A clean environment minimises the risk of A. caninum infection; this can include regularly washed concrete or gravel in kennels instead of soil. Females are typically checked prior to using them for breeding purposes for nematodes such as A. caninum and birth and suckling can be restricted to sanitised areas to lower the risk of health complications to the pups. When infection of a pregnant dog is known or suspected fenbendazole or ivermectin can be administered to the female to help avoid transmission to the pups.
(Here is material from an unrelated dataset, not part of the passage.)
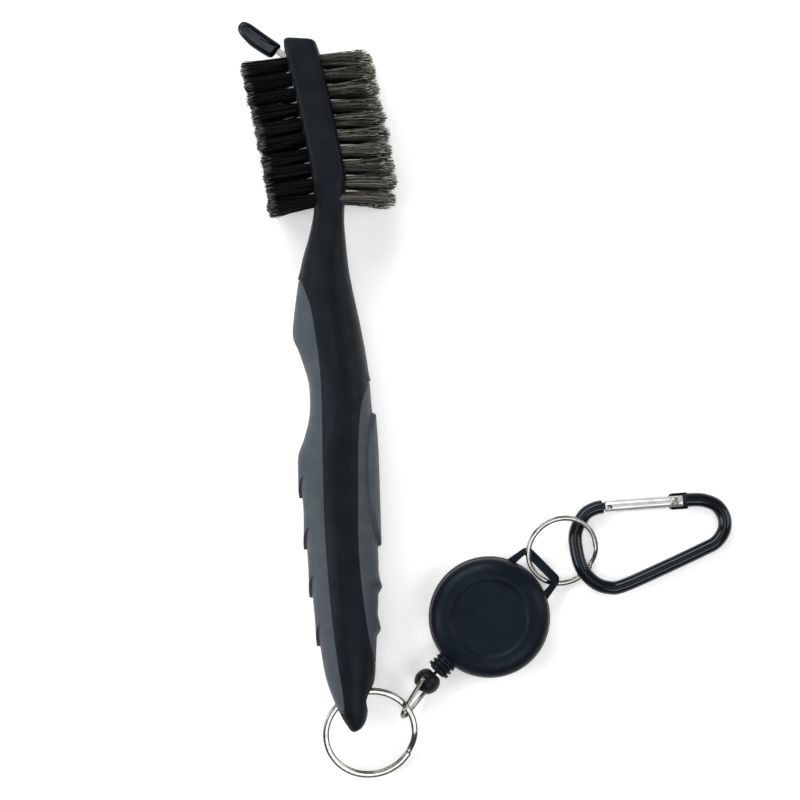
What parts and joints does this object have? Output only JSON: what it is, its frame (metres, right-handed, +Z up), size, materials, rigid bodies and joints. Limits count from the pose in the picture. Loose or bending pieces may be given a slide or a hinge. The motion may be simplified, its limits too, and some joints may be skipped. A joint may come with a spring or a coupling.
{
  "type": "club groove brush",
  "caption": "Pocket golf club brush: stiff nylon and wire bristles on one handle with a fold-out groove pick, on a retractable cord reel with a belt carabiner.",
  "frame": {"origin": "centre of the bounding box in plan, on the table that the set lies on", "axes": "+Y along the brush from the handle tip to the head, +Z up from the table, +X from the nylon bristles towards the wire bristles and the reel"},
  "size_m": [0.1218, 0.2032, 0.021],
  "materials": {
    "core_plastic": "satin black moulded polypropylene",
    "grip_rubber": "matt grey overmoulded thermoplastic rubber",
    "nylon": "black nylon filament",
    "wire": "dull steel bristle wire",
    "nickel": "bright nickel plated steel wire",
    "steel": "plain steel",
    "case_plastic": "semi-gloss blue-black ABS",
    "soft_black": "soft black plastic",
    "cord": "black braided cord",
    "black_anodised": "glossy black anodised",
    "gate_silver": "satin silver",
    "spool_plastic": "natural white acetal"
  },
  "bodies": {
    "brush": {"handle_core": "core_plastic", "finger_grip": "grip_rubber", "thumb_grip": "grip_rubber", "nylon_row_01_low": "nylon", "nylon_row_01_high": "nylon", "nylon_row_02_low": "nylon", "nylon_row_02_high": "nylon", "nylon_row_03_low": "nylon", "nylon_row_03_high": "nylon", "nylon_row_04_low": "nylon", "nylon_row_04_high": "nylon", "nylon_row_05": "nylon", "nylon_row_06": "nylon", "nylon_row_07": "nylon", "nylon_row_08": "nylon", "nylon_row_09": "nylon", "nylon_row_10": "nylon", "wire_row_01": "wire", "wire_row_02": "wire", "wire_row_03": "wire", "wire_row_04": "wire", "wire_row_05": "wire", "wire_row_06": "wire", "wire_row_07": "wire", "wire_row_08": "wire", "wire_row_09": "wire", "wire_row_10": "wire", "pick_pin": "steel"},
    "pick": {"groove_pick": "black_anodised", "pick_tang": "steel"},
    "handle_ring": {"handle_split_ring": "nickel"},
    "bail": {"cord_bail": "nickel"},
    "ball": {"swivel_ball": "soft_black"},
    "stopper": {"cord_stopper": "soft_black", "cord_lead": "cord", "cord_end_knot": "cord"},
    "reel": {"reel_back_case": "case_plastic", "reel_front_cover": "case_plastic", "reel_axle": "steel", "reel_spring": "steel", "cord_feed": "cord"},
    "spool": {"reel_spool": "spool_plastic", "cord_winding": "cord"},
    "case_ring": {"case_split_ring": "nickel"},
    "carabiner": {"carabiner_body": "black_anodised", "gate_rivet": "steel"},
    "gate": {"carabiner_gate": "gate_silver", "gate_latch_pin": "steel", "gate_spring": "steel"}
  },
  "joints": [
    {"name": "pick_fold", "type": "hinge", "parent": "brush", "child": "pick", "pos_m": [-0.04771, 0.09191, 0.0105], "axis": [0, 0, 1], "range_deg": [0, 128]},
    {"name": "ring_flap", "type": "hinge", "parent": "brush", "child": "handle_ring", "pos_m": [-0.04318, -0.07871, 0.00913], "axis": [-0.9397, -0.342, 0], "range_deg": [-20, 20]},
    {"name": "bail_round_ring", "type": "hinge", "parent": "handle_ring", "child": "bail", "pos_m": [-0.03931, -0.08934, 0.00545], "axis": [0.1057, -0.2904, 0.9511], "range_deg": [-150, 10]},
    {"name": "bail_pivot", "type": "hinge", "parent": "bail", "child": "ball", "pos_m": [-0.0232, -0.07679, 0.00475], "axis": [-0.1926, 0.3251, 0.9259], "range_deg": [-30, 30]},
    {"name": "ball_swivel", "type": "hinge", "parent": "ball", "child": "stopper", "pos_m": [-0.0232, -0.07679, 0.00475], "axis": [0.7478, 0.6639, 0], "continuous": true},
    {"name": "cord_pull", "type": "slide", "parent": "stopper", "child": "reel", "axis": [0.7478, 0.6639, 0], "range_m": [0, 0.6], "stiffness_N_per_m": 1.5, "springref_m": -0.6},
    {"name": "spool_spin", "type": "hinge", "parent": "reel", "child": "spool", "pos_m": [-0.00541, -0.06099, 0], "axis": [0, 0, -1], "range_deg": [0, 3300], "deforming": ["reel_spring"]},
    {"name": "case_ring_turn", "type": "hinge", "parent": "reel", "child": "case_ring", "pos_m": [0.01519, -0.04469, 0.00435], "axis": [0.195, -0.3311, 0.9232], "range_deg": [-15, 25]},
    {"name": "clip_swing", "type": "hinge", "parent": "case_ring", "child": "carabiner", "pos_m": [0.01519, -0.04469, 0.00435], "axis": [0.195, -0.3311, 0.9232], "range_deg": [-25, 40]},
    {"name": "gate_open", "type": "hinge", "parent": "carabiner", "child": "gate", "pos_m": [0.04619, -0.03379, 0.00225], "axis": [0.022, 0.039, 0.999], "range_deg": [0, 24], "stiffness_Nm_per_rad": 0.06, "springref_deg": -20.05, "deforming": ["gate_spring"]}
  ],
  "couplings": [
    {"joint": "spool_spin", "follows": "cord_pull", "rad_per_m": 93.5}
  ]
}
Canines have been seen to develop significant resistance to A. caninum naturally with age; this protection develops faster in and fully mature females show substantially greater resistance than fully mature dogs. Specifically the age-related resistance means A. caninum takes longer to reach sexual maturity in older animals and fewer larvae fully develop.

==Vaccination==
Numerous vaccines have been developed with varying success against A. caninum. Use of an enzyme important in the worm's feeding process is popular, with one example being AcCP2, a protease, which, when used to vaccinate dogs, gives a strong antibody response, a lowering of numbers of eggs found in stools and a decrease in intestinal worm size. These effects are attributed to reduced AcCP2 activity upon antibody binding. A similar approach has been taken using another A. caninum digestive enzyme, AcGST1, but it failed to give statistically significant results in dogs.

An alternative approach has been to disrupt the migratory ability of A. caninum; this was done successfully using the AcASP1 protein of A. caninum, which gives an increase in antibody levels of all subclasses, as well as a reduced worm burden. Other studies using the same vaccine have shown 79% reduction of worm burden resulting from this approach.

Animals with prior exposure to A. caninum show enhanced resistance, but careful removal of all worms from the previous infection results in loss of this resistance. Studies in mice show resistance due to past exposure can protect against otherwise lethal worm doses and that this is a general form of resistance – defense is offered against subsequent infections via either mouth or skin.

==Medication==
Drugs used in treatment of A. caninum infections of dogs include: dichlorvos, fenbendazole, flubendazole, mebendazole, nitroscanate, piperazine, pyrantel, milbemycin, moxidectin, diethylcarbamazine, oxibendazole, and ivermectin.

==In humans==
In inappropriate hosts such as humans, A. caninum is able to enter the skin, but cannot proceed into the circulation and on to the intestine; instead, the disease dermal larva migrans results, caused by movement of the nematode within the skin and which can persist for several months without intervention.

While access to the intestine is not possible via this route, it can occur via ingestion; in a report of 93 enteritis cases in northern Queensland, Australia, which were possibly caused by A. caninum infection, all those interviewed described behaviour consistent with A. caninum exposure and a colonoscopy of one patient gave positive identification of an adult A. caninum worm. Since then, work has shown A. caninum can easily go unnoticed or fail to be preserved in specimens, making the true incidence of infection in humans likely to be higher than is officially recorded.

==Economic burden==
The animals affected by A. caninum infection are not used for food or labour purposes, thus the economic burden from animal illness is low. Human A. caninum infections are likely underestimated and misdiagnosed; the economic impact caused by missing work due to infection may be underestimated and significant.